他是一个,在白昭面前,心里藏不住事的人。
虫鸣细响之下,沈乐冉抬手挂断了突如其来的电话,将手机扔到了副驾驶座位上。他将脑袋探出车窗去环顾明亮的窗户,半晌之后,手机铃声再一次不合时宜地响起,沈乐冉转目瞟上一眼来电提示。
屏幕中间一直闪烁着手动加星标的名字:司南谣。
沈乐冉抬手之后恍然怔愣,再抬眼看向医院路口:“说。”
“哦?接这么快?”司南谣语气轻挑,“专门等我这通电话的?”
“不是。”沈乐冉利落反驳。
电话对面的人闻言嗔怪:“啧,今天我不跟你犟,有正事找你。

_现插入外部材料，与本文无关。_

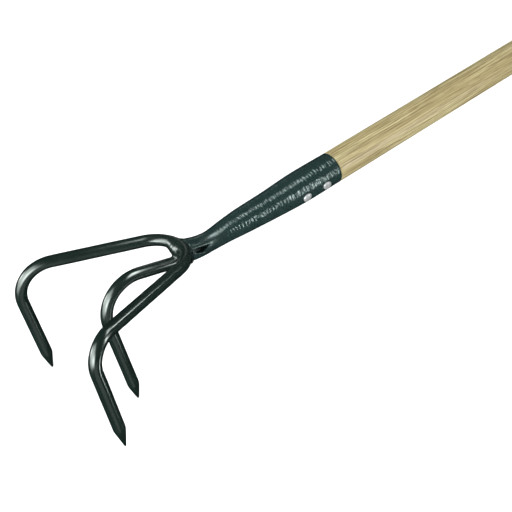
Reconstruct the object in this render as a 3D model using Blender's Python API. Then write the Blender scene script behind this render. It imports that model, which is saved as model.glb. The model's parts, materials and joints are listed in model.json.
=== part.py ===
"""Long-handled three-tine cultivator: ash shaft, riveted steel socket and welded round-bar tines.

The tool is modelled along its own axes: X runs up the handle from the socket's mouth at x = 0,
the tines hang down -Z, and the head mirrors in the XZ plane. The empty "rest_pose" then lays the
tool down as it rests on a flat floor, on the middle tine, one outer tine and the shaft's end,
with its shaft along world X and the middle of its footprint at the world origin.
"""

from math import cos, hypot, pi, radians, sin, tan

import bmesh
import bpy
from mathutils import Matrix, Vector

# ---------------------------------------------------------------- driving dimensions, in metres
MM = 0.001
FIT_GAP = 0.3 * MM              # clearance between pieces that touch

SHAFT_RADIUS = 14.0 * MM        # 28 mm (1 1/8 in) ash
SHAFT_LENGTH = 1220.0 * MM      # 48 in, with the tapered end inside the socket
SHAFT_TAPER_LENGTH = 98.0 * MM
SHAFT_TAPER_RADII = (12.0 * MM, 7.6 * MM)   # at the mouth and at the inner end
SHAFT_END_ROUNDING = 5.0 * MM
SHAFT_CHAMFER = 0.6 * MM

SOCKET_WALL = 1.6 * MM
# Outline of the socket: distance ahead of the mouth, outer radius, rise of the centre
SOCKET_STATIONS = (
    (0.0, 14.0, 0.0),
    (38.0, 14.1, 0.3),
    (70.0, 12.5, 0.5),
    (99.0, 11.05, 1.4),
    (115.0, 9.7, 1.5),
    (130.0, 8.6, 1.1),
    (140.0, 9.0, 2.0),
    (148.0, 9.7, 3.9),
    (156.0, 10.2, 6.2),
)
RINGS_PER_BAY = 3

SEAM_ANGLE = radians(22.0)      # of the open seam, above the level on the near side
SEAM_RISE = 2.0 * MM            # of the neck's centre at the gap
# Where the seam gapes in the neck: distance ahead of the mouth, height up the socket's side
SEAM_GAP_OUTLINE = ((150.5, 3.5), (150.9, 1.3), (146.9, -2.3), (142.0, -3.75), (135.4, -0.75))

BAR_RADIUS = 5.0 * MM           # 10 mm round bar
ARC_STEP = radians(9.0)
CROWN_VERTEX = Vector((-104.5, 1.2, 4.1)) * MM      # where the lines of the outer shanks meet
OUTER_CORNER = Vector((-273.6, 64.9, 28.0)) * MM    # where the lines of shank and leg meet
OUTER_TIP = Vector((-273.0, 61.2, -76.3)) * MM
CROWN_BEND = 28.8 * MM          # bend radii, to the bar's centre line
FAR_BEND = 29.0 * MM            # the two legs were bent by hand and differ
NEAR_BEND = 21.0 * MM
MIDDLE_ROOT = Vector((-151.0, 0.0, -3.4)) * MM
MIDDLE_CORNER = Vector((-234.8, 0.0, 21.5)) * MM
MIDDLE_TIP = Vector((-231.8, 0.0, -102.3)) * MM
MIDDLE_BEND = 29.0 * MM
POINT_LENGTH = 17.0 * MM        # ground point of the far and middle tines
NEAR_POINT_LENGTH = 21.0 * MM
# Share of the point's length from its shoulder, share of the bar's radius
POINT_PROFILE = ((0.0, 1.0), (0.12, 0.93), (0.92, 0.22), (1.0, 0.1))
POINT_OFFSET = 0.7 * MM         # the point sits slightly outside the bar's centre line

RIVET_PLACES = (16.5 * MM, 38.5 * MM)   # ahead of the mouth
RIVET_TILT = radians(13.0)      # the near heads lie this far below the level
RIVET_SHANK_RADIUS = 2.4 * MM
RIVET_HEAD_RADIUS = 4.0 * MM
RIVET_HEAD_EDGE = 0.4 * MM
RIVET_HEAD_HEIGHT = 1.8 * MM
RIVET_SEAT = 13.5 * MM          # distance of the flat seats from the shaft's axis
RIVET_SEAT_MARGIN = 0.7 * MM    # of the seat around the head

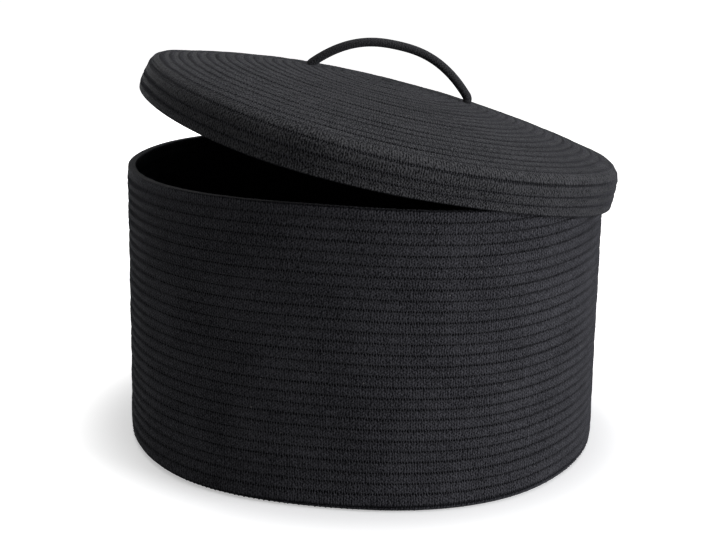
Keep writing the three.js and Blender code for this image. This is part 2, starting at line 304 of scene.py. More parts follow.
def rope_height(along):
    """How far the rope's surface lies from its middle, beside its crown."""
    return ROPE_HALF_THICK * (1 - np.abs(along / ROPE_HALF_WIDE) ** ROPE_SQUARENESS) ** (1 / ROPE_SQUARENESS)


def rope_tube(coil, start, stop, tapered):
    """Rings of the rope's section from one distance to another. A tapered end thins over its last stretch
    and lies down on the row beside it."""
    turn, length = spaced_turns(coil, start, stop, RING_SPACING, closer=True)
    size = np.ones_like(turn)
    if tapered:
        left = (turn[-1] - turn) / TAPER_TURN
        size = TAPER_SIZE + (1 - TAPER_SIZE) * np.clip(left, 0, 1) ** TAPER_CURVE
        size[-len(TAPER_TIP):] *= TAPER_TIP
    along, out = rope_section(ROPE_SIDES)[:2]
    centre = -(1 - size[:, None]) * HALF_ROW
    points = on_rope(coil, turn[:, None], centre + along * size[:, None], out * size[:, None])
    return points, length


def stitch_thread(coil, start, stop, face):
    """The zigzag thread between each row and the next: its corners lie by turns on one row and on the next,
    on the outer (1) or inner (-1) face, and its straight legs bridge the groove. Each corner is two points
    side by side along the rope. A four-sided tube, path + radius (across cos a + higher sin a), follows
    them."""
    turn, length = spaced_turns(coil, start, stop - ROW_PITCH, STITCH_STEP)
    rng = np.random.default_rng(len(turn))
    s = coil[1] - (END_TURN - turn) / TAU * ROW_PITCH
    r = np.maximum(coil[0](s)[0], SEWING_START)
    turn = turn + rng.uniform(-STITCH_UNEVEN_STEP, STITCH_UNEVEN_STEP, len(turn)) / r
    odd = np.arange(len(turn)) % 2
    beside = ROW_PITCH / 2 - STITCH_REACH
    along = np.where(odd, -beside, beside)
    along = along + rng.uniform(-STITCH_UNEVEN_REACH, STITCH_UNEVEN_REACH, len(turn))
    height = rope_height(along) - THREAD_SINK + rng.uniform(*STITCH_UNEVEN_SINK, len(turn))
    turn = (turn[:, None] + np.array([-CORNER_HALF, CORNER_HALF]) / r[:, None]).ravel()
    odd, along, height = (np.repeat(v, 2) for v in (odd, along, height))
    path = on_rope(coil, turn + odd * TAU, along, face * height)
    ahead = np.gradient(path, axis=0)
    ahead /= np.linalg.norm(ahead, axis=1, keepdims=True)
    higher = on_rope(coil, turn + odd * TAU, along, face * (height + 1)) - path
    across = np.cross(ahead, higher)
    across /= np.linalg.norm(across, axis=1, keepdims=True)
    higher = np.cross(across, ahead)
    corner = np.arange(THREAD_SIDES) / THREAD_SIDES * TAU
    ring = across[:, None] * np.cos(corner)[:, None] + higher[:, None] * np.sin(corner)[:, None]
    return path[:, None] + ring * THREAD_RADIUS, np.repeat(length, 2)


# The basket's soft shape, every 20 degrees round the axis from -200 to 140: how far the wall stands out at
# half its height, how much more at the rim than there, and how far its rows lie above their level.
SHAPE_ANGLES = np.radians(np.arange(-200, 141, 20))
SHAPE_BELL = math.radians(17)
WALL_OUT = np.array([
    0, 0.3, 2.6, 5.0, 1.5, -5.5, 2.0, 9.0, 4.5, 1.3, 1.3, 1.2, 0.8, 0.5, 0, 0.2, 0.7, 1.0])
RIM_OUT = np.array([
    2.5, 1.5, 0, -2.9, -4.0, -2.0, -1.9, -2.0, -0.8, -1.5, -3.0, -3.0, -1.5, 0, 0, 1.2, 2.7, 3.5])
ROWS_UP = np.array([
    0.6, -0.4, -0.5, -0.1, 1.4, 2.4, -0.3, -3.0, -1.8, -0.6, 0, 0.2, 0.2, 0, 0, 0, 0.8, 1.0])
ROWS_UP_FULL = 150
RIM_SAG = 0.7

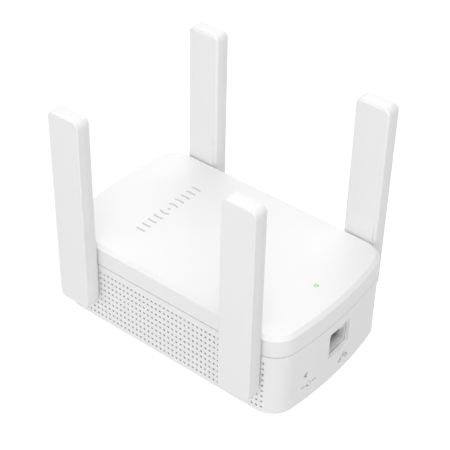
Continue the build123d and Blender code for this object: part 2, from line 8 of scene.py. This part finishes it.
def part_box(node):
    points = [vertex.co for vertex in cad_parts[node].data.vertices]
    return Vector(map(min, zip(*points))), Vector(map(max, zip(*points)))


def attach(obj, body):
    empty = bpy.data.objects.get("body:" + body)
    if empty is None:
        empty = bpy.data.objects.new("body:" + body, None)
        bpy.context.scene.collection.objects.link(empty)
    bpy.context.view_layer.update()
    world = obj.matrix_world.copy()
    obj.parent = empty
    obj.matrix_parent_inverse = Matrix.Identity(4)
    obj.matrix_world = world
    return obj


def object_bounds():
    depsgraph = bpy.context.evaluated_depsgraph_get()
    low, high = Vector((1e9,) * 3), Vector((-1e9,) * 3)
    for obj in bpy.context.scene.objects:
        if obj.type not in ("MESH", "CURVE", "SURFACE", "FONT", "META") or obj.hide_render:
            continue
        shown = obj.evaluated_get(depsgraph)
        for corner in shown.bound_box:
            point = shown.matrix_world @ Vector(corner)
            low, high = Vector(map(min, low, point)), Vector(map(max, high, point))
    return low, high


# Looks of the wifi range extender, in metres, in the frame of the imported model. The unit lies on its
# back with its mains blades pointing down, so the floor is just below the blade tips.
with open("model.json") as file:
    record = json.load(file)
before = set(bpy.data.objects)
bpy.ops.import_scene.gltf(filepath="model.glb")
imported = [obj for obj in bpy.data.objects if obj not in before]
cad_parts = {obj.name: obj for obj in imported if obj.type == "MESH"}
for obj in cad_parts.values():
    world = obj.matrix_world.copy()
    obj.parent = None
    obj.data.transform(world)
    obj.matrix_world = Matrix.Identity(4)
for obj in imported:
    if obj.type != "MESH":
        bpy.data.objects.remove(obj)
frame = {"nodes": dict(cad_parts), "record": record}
cad_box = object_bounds()

MM = 0.001

# ---- camera ---------------------------------------------------------------------------------------
CAMERA_AIM = Vector((0.8, 0.6, 45.0)) * MM
CAMERA_DISTANCE = 511.6 * MM
CAMERA_AZIMUTH = math.radians(37.77)
CAMERA_ELEVATION = math.radians(38.36)
CAMERA_ROLL = math.radians(1.33)
CAMERA_LENS = 104.54
SENSOR_WIDTH = 36.0

# ---- light ----------------------------------------------------------------------------------------
SKY_ABOVE = 0.34
SKY_BELOW = 0.67
SKY_BLEND = 0.15           # how far the two halves of the sky blend, as the direction's Z
FLOOR_GLOW = 1.0
FLOOR_GAP = 0.4 * MM
FLOOR_RADIUS = 3.0
LAMPS = [                  # name, place from the middle of the model, width, power
    ("back_light", (-0.58, 0.75, 0.85), 1.3, 7.4),
    ("high_light", (0.45, -0.15, 1.1), 0.9, 7.9),
    ("left_light", (-0.4, -1.05, 0.40), 0.8, 2.0),
    ("side_light", (0.45, -1.1, 0.35), 0.8, 5.0),
]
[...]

”
沈乐冉将手机拿到眼前,现在时间已经接近夜里十一点,司南谣这人平常这个点已经在家里睡下了,突然有事,很是反常。
沈乐冉不想掺和他那边的一切事情,但还是上心问了一句:“什么事?”
“不麻烦不麻烦,”司南谣说,“就是想让你帮我找个人。”
“谁啊?让你这么大晚上骚扰我给你找?”
司南谣闻言顿声,他的呼吸声在静寂的时间里清晰可闻,过了许久,他才缓缓张口道:“姚畔。”